EXERCISE DESCRIPTION:
Collect each line holding the string "points".

RECORDS SHOWN:
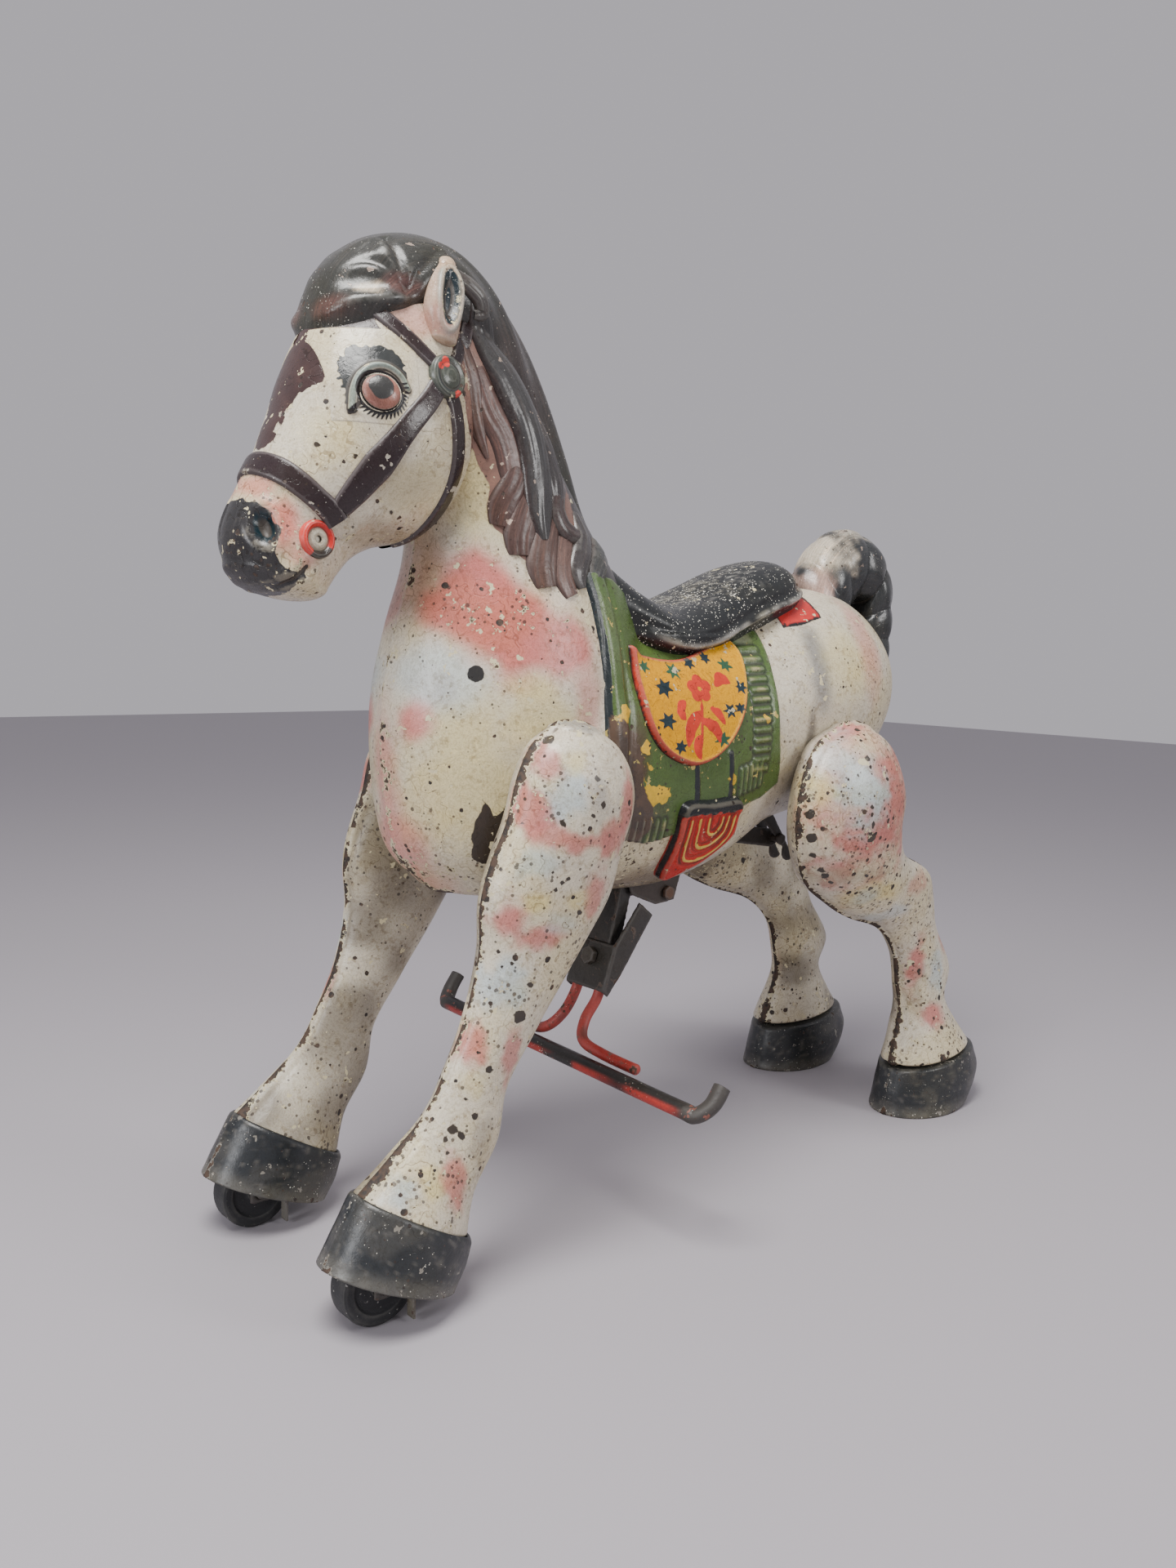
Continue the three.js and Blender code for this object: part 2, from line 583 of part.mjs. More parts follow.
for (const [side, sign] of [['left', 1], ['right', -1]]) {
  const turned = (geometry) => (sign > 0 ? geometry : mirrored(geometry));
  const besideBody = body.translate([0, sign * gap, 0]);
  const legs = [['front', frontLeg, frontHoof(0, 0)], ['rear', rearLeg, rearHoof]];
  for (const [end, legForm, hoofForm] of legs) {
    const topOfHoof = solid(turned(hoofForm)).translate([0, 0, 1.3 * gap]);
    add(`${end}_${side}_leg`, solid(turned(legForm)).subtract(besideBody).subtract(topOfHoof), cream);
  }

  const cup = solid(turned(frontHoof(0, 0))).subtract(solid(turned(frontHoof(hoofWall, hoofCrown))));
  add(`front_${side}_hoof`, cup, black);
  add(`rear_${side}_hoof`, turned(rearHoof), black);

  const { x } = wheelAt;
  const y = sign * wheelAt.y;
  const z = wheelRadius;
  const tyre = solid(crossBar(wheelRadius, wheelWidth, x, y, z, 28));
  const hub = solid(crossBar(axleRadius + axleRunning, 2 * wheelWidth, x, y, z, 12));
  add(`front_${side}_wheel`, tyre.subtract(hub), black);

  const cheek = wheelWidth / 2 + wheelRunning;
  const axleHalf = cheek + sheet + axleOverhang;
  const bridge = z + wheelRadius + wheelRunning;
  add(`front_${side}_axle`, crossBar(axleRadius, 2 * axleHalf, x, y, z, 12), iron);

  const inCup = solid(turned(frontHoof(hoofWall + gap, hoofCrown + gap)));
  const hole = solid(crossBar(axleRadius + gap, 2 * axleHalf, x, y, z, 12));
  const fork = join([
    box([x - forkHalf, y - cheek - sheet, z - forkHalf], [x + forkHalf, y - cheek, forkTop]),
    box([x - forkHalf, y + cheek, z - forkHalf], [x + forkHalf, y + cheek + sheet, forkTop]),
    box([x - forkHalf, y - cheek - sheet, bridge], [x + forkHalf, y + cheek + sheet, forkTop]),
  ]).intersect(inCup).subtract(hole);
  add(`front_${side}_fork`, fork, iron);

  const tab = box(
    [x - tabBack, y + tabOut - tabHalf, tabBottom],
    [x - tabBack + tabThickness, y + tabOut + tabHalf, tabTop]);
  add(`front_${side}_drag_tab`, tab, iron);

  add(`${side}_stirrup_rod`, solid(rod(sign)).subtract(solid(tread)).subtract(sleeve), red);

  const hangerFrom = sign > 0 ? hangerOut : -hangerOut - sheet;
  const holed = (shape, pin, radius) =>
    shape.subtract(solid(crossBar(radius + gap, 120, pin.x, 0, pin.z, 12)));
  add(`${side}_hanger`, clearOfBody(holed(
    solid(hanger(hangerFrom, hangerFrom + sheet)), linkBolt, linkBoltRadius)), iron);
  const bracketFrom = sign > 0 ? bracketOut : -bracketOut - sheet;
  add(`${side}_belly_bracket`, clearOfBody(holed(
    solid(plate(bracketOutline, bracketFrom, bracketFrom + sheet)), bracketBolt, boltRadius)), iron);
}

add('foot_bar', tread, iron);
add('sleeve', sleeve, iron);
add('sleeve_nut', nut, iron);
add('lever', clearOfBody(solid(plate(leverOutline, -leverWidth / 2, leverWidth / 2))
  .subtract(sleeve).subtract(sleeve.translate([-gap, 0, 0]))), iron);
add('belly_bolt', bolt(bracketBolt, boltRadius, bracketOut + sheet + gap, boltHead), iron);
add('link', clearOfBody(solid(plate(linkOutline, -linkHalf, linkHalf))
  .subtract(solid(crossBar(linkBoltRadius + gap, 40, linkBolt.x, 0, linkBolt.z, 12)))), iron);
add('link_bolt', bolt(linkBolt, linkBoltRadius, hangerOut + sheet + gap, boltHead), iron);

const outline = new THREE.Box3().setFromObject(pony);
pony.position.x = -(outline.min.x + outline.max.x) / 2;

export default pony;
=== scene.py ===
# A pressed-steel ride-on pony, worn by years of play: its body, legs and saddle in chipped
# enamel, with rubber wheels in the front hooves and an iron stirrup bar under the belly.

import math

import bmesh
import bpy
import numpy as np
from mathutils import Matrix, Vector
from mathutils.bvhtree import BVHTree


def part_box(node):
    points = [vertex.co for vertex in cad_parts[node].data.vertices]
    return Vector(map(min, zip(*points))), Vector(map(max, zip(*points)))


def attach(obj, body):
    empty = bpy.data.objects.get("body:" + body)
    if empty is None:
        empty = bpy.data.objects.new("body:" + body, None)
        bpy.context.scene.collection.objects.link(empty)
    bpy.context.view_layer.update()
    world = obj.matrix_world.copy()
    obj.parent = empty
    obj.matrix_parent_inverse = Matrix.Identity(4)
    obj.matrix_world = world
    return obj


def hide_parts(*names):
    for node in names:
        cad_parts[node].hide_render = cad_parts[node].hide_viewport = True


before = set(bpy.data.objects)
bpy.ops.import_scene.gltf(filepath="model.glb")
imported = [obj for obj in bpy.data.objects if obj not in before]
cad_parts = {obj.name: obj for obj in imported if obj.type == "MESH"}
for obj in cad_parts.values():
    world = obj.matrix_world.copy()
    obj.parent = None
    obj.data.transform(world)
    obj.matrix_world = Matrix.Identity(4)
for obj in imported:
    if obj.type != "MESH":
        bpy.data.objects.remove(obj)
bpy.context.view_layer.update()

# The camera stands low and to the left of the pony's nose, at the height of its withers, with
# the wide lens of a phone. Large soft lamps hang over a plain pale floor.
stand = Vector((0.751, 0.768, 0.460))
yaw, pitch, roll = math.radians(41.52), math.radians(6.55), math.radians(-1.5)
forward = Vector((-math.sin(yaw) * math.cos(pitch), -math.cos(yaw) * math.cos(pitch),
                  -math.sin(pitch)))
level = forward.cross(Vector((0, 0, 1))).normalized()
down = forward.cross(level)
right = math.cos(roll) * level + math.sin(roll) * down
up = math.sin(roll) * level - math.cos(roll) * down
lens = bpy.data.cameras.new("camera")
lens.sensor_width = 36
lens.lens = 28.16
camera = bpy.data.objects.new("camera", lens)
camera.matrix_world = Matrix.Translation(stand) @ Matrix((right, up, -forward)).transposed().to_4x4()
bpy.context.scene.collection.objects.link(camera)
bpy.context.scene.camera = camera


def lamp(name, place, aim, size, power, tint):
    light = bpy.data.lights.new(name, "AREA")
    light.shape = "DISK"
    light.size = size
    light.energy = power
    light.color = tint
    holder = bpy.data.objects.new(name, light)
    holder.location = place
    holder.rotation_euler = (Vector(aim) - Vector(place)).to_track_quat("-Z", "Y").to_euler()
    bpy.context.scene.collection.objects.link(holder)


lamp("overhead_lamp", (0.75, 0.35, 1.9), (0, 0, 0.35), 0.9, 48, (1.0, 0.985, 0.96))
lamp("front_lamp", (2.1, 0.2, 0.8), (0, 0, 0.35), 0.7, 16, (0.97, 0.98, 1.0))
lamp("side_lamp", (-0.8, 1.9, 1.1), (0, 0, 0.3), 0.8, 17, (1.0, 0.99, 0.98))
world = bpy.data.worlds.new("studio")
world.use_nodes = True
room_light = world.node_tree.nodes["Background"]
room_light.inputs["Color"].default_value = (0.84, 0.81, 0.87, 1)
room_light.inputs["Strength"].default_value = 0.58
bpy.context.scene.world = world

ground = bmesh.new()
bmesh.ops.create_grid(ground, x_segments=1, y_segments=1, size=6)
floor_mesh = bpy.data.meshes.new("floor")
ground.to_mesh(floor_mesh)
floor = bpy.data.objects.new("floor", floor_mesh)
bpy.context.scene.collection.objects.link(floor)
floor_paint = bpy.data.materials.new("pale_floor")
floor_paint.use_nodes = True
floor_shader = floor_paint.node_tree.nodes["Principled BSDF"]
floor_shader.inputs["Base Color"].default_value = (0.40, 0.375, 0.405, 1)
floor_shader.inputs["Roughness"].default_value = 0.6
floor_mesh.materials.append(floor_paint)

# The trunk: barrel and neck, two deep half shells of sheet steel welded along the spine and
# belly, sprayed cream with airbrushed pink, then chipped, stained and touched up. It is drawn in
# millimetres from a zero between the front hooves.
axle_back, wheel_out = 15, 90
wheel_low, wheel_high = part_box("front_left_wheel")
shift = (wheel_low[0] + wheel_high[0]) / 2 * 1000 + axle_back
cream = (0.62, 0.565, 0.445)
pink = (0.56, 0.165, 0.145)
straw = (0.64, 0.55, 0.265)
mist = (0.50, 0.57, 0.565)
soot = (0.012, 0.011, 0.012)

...

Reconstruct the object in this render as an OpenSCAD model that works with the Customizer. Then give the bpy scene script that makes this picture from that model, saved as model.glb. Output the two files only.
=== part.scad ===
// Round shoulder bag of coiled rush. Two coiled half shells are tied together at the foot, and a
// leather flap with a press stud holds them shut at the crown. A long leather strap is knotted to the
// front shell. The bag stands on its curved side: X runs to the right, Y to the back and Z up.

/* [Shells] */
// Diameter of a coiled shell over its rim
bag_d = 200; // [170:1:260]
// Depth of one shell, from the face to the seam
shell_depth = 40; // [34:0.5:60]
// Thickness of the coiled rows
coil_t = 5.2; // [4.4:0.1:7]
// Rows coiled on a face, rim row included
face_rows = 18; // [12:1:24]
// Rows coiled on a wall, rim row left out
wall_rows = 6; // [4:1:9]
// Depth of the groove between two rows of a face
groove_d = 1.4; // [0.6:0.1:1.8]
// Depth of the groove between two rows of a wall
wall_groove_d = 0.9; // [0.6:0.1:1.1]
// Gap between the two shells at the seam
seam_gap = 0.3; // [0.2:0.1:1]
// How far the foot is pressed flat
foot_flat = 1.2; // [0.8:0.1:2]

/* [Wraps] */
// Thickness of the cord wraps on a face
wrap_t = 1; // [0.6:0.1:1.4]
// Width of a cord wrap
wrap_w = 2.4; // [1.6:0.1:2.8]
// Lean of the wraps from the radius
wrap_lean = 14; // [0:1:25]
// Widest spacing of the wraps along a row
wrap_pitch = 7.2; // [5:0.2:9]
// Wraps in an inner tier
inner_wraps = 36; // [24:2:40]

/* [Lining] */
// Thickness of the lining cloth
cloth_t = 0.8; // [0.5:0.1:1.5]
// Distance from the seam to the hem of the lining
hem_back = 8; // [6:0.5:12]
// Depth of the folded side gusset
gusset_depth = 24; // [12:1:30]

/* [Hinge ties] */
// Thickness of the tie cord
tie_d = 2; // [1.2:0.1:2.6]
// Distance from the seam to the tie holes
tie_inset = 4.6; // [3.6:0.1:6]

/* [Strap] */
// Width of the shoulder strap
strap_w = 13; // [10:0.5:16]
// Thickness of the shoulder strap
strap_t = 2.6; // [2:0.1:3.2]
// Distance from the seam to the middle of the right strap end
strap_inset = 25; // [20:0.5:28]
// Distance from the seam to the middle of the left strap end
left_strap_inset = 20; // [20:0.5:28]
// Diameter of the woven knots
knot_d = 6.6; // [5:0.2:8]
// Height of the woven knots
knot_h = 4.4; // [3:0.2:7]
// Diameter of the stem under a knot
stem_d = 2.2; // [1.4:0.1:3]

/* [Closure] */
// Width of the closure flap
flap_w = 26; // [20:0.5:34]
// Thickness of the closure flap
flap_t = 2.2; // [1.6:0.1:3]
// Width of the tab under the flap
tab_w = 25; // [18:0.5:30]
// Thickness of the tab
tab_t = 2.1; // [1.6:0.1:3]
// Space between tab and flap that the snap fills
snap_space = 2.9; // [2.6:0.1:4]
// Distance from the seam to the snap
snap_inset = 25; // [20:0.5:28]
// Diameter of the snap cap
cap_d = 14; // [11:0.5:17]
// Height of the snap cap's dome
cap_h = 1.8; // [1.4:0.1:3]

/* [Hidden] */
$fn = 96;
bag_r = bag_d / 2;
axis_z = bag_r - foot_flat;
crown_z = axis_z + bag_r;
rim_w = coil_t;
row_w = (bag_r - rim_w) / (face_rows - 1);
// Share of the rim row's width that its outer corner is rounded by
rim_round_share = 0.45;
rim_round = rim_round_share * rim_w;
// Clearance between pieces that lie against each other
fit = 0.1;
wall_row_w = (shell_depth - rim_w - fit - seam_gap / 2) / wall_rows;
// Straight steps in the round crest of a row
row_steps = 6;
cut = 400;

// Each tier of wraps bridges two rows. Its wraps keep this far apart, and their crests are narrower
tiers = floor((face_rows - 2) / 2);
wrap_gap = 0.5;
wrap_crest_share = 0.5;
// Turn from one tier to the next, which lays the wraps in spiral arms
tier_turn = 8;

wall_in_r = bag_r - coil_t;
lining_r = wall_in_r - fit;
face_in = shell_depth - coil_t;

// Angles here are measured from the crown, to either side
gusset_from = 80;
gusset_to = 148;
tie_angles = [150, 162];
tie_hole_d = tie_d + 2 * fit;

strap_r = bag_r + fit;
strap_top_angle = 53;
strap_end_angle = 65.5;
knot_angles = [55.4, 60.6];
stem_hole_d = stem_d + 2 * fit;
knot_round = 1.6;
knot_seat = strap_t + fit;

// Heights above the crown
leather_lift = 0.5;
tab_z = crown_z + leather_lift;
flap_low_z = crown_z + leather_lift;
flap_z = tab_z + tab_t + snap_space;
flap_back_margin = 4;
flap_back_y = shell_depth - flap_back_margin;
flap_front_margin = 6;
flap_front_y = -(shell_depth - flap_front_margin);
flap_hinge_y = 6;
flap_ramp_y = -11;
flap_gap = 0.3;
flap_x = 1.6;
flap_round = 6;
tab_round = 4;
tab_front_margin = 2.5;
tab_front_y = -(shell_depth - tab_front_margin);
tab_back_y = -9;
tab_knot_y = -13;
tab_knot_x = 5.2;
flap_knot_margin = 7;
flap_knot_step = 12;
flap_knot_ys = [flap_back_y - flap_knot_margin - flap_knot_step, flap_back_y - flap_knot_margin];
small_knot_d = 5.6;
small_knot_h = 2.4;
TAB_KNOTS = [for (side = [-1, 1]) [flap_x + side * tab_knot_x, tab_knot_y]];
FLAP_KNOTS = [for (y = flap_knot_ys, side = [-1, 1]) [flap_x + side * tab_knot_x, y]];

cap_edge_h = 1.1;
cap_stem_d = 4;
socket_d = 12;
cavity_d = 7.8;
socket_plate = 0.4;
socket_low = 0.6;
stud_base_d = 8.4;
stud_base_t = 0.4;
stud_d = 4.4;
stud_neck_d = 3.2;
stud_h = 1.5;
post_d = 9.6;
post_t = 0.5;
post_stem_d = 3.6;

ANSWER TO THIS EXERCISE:
    points = [vertex.co for vertex in cad_parts[node].data.vertices]
    return Vector(map(min, zip(*points))), Vector(map(max, zip(*points)))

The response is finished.